“Bah!” said the Guardian’s Ana Carbajosa, “Humbug!”

“Christmas a humbug, uncle!” said Scrooge’s nephew. “You don’t mean that, I am sure?”

“I do,” said Scrooge. “Merry Christmas! What right have you to be merry? What reason have you to be merry? You’re poor enough.”

(‘A Christmas Carol’ – Charles Dickens, 1843)

With Harriet Sherwood apparently otherwise engaged, the Guardian’s coverage of Israel during the Christian festive season has been placed in the hands of Ana Carbajosa. Not quite full of the spirit of seasonal goodwill, Carbajosa has so far managed to make flimsy analogies on CiF between biblical shepherds and contemporary sheep farmers and in the Boxing Day edition of the Observer, profile the tourist industry in Bethlehem.
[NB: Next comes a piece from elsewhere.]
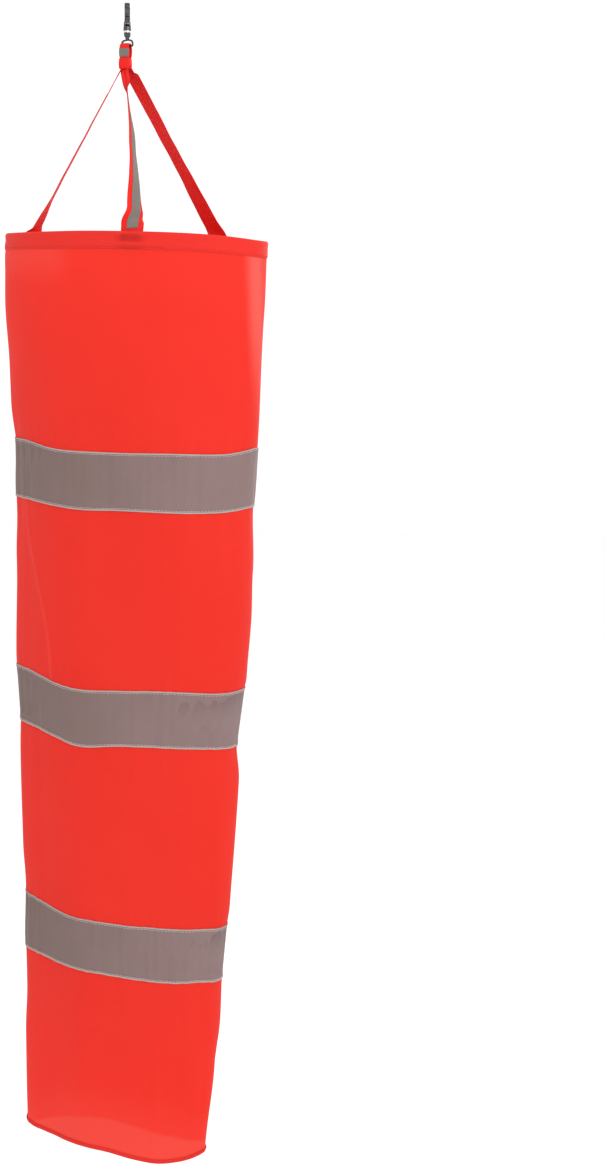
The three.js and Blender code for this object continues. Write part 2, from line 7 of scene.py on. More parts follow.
import bpy
from mathutils import Matrix, Vector, noise


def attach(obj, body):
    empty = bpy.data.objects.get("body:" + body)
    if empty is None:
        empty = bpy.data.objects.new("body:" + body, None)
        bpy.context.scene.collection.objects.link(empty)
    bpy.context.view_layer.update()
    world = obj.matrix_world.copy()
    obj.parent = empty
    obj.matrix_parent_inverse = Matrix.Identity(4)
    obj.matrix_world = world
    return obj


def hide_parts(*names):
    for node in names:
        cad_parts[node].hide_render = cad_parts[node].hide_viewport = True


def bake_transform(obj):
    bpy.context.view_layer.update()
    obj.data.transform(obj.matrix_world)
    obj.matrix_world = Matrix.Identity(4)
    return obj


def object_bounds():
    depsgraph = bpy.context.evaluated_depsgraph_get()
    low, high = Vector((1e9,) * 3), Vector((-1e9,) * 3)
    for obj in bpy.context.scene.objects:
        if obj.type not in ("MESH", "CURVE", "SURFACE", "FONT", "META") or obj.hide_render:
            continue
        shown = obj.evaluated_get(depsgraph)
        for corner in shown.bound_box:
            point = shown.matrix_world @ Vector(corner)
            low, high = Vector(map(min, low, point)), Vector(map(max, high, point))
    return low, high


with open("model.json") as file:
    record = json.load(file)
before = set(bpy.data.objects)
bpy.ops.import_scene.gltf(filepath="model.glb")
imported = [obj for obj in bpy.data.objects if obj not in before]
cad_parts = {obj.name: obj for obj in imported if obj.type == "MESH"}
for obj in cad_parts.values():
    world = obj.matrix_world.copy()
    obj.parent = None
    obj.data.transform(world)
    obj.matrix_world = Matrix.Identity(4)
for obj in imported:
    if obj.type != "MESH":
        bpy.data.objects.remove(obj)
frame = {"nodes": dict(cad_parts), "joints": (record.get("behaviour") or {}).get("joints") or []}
CAD_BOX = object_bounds()
JOINTS = {joint["name"]: joint for joint in frame["joints"]}
MM = 0.001

# ---------------------------------------------------------------- camera

CAMERA_DISTANCE = 1.5805  # from the hook's vertical axis
CAMERA_HEIGHT = -0.3222
CAMERA_AZIMUTH = math.radians(27.5)  # from the front towards +X
CAMERA_YAW = math.radians(5.9)  # how far right of the windsock it looks
CAMERA_PITCH = math.radians(7.2)  # downwards
CAMERA_ROLL = math.radians(0.7)
CAMERA_LENS = 52.17  # mm, on a sensor 36 mm along the picture's long side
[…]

In order for Guardian readers to be able to enjoy their mince pies and brandy butter with a clear conscience, secure in the knowledge that despite their own comforts, they remain befittingly concerned about the lot of others less fortunate than themselves, Carbajosa makes sure that her readers know all about various Palestinian misfortunes, and of course, who is to blame for them. Her answer to the question of culpability is as inevitable as the annual re-runs of sugary Hollywood blockbusters on Christmas afternoon TV.

Of course more than at any other time of the year Christmas is a season of tradition. People crave the known and the familiar – no matter how predictable – and that includes over-cooked Brussel sprouts and Auntie Hilda having a bit too much Irish Cream liqueur and snoring in front of something starring Julia Roberts or Hugh Grant.  Even so, how refreshing it would have been if Carbajosa had forgone the usual stereotypes and clichés and actually tried to inform her readers as to why tourism to Bethlehem took a bit of a nose dive in recent years.

“But not so long ago Bethlehem was a city under curfew, where only Israeli soldiers and armed Palestinian militants dared take to the streets. Where only humanitarian workers and the most committed pilgrims had the courage to venture.”

Ah; the ubiquitous Guardian ‘militant’ – code word for terrorists the far Left finds rather huggable. Carbajosa of course scrupulously avoids all mention of the reasons for the curfew she invokes. No reminder of Palestinian violence against Israeli civilians throughout the second Intifada, no reference to terrorists taking over Bethlehem’s Church of the Nativity, not a word about the murder of foreign nationals.

She avoids addressing the reasons for the construction of the anti-terrorist fence, the fact that Israelis are forbidden to enter PA administered areas due to the murder of several who did, or the fact that neighbouring countries may under the current circumstances be justifiably anxious regarding security arrangements at a PA controlled airport which Carbajosa apparently thinks should exist. Neither does Carbajosa appear to be capable of understanding that foreign investment in the infrastructure of the PA’s tourist industry might be a little more forthcoming were the Palestinian Authority to renounce terrorism and work towards establishing a peaceful state with a viable economy or that Christian tourism to PA controlled areas could well be enhanced if persecution of Christians there were to cease.

However, Carbajosa cannot apparently bring herself to apportion any responsibility to the Palestinians themselves for the downturn in recent years of their tourist industry: the quantum leap required to understand that starting Intifadas or stabbing tourists is not conducive to raking in foreign holiday Dollars and Euros is obviously deemed by her to be too much for the average Guardian reader to swallow along with his leftover turkey and cranberry sauce sandwich. Instead, she opts for the tried and trusted default mechanism of blaming Israel and Israel alone.

Interestingly though, whilst lauding the radical chic ‘resistance tourism’ project of the Alternative Tourism Group, Carbajosa fails to mention that Rami Kassis, the director of this political organisation masking as a travel agent (and with links to the ISM) used several of the preposterous claims repeated in her article in his letter earlier this year to the OECD, by means of which he tried to prevent the holding of a conference on tourism in Jerusalem.  In fact Kassis has been pedalling such wares for quite a while by promoting falsehoods such as claims that the Israelis deliberately try to undermine Palestinian tourism by questioning visitors at the airport, or the implication that the Paradise Hotel in Bethlehem was “burnt” by Israeli troops when in fact the fires were started by Palestinian terrorists throwing Molotov cocktails at soldiers inside the hotel.

It is a disservice to journalism that Carbajosa obviously does not have the spine to present the situation as it actually is instead of blindly repeating political propaganda based on a potent combination of an Eastern imagination and an enhanced sense of victimhood. But then again, she wouldn’t want to be the one to ruin the Guardian and Observer readers’ holiday season by steering them away from the traditional and familiar caricature of the Middle East they know and love, complete with poor, blameless Palestinians and all-powerful, vindictive Israelis, would she? To do that, of course, would be bad for her business.

Accordingly, even the good news of a bumper year for tourism in Bethlehem prompts nothing more than a Bah! Humbug! from the Guardian’s latest propaganda pen.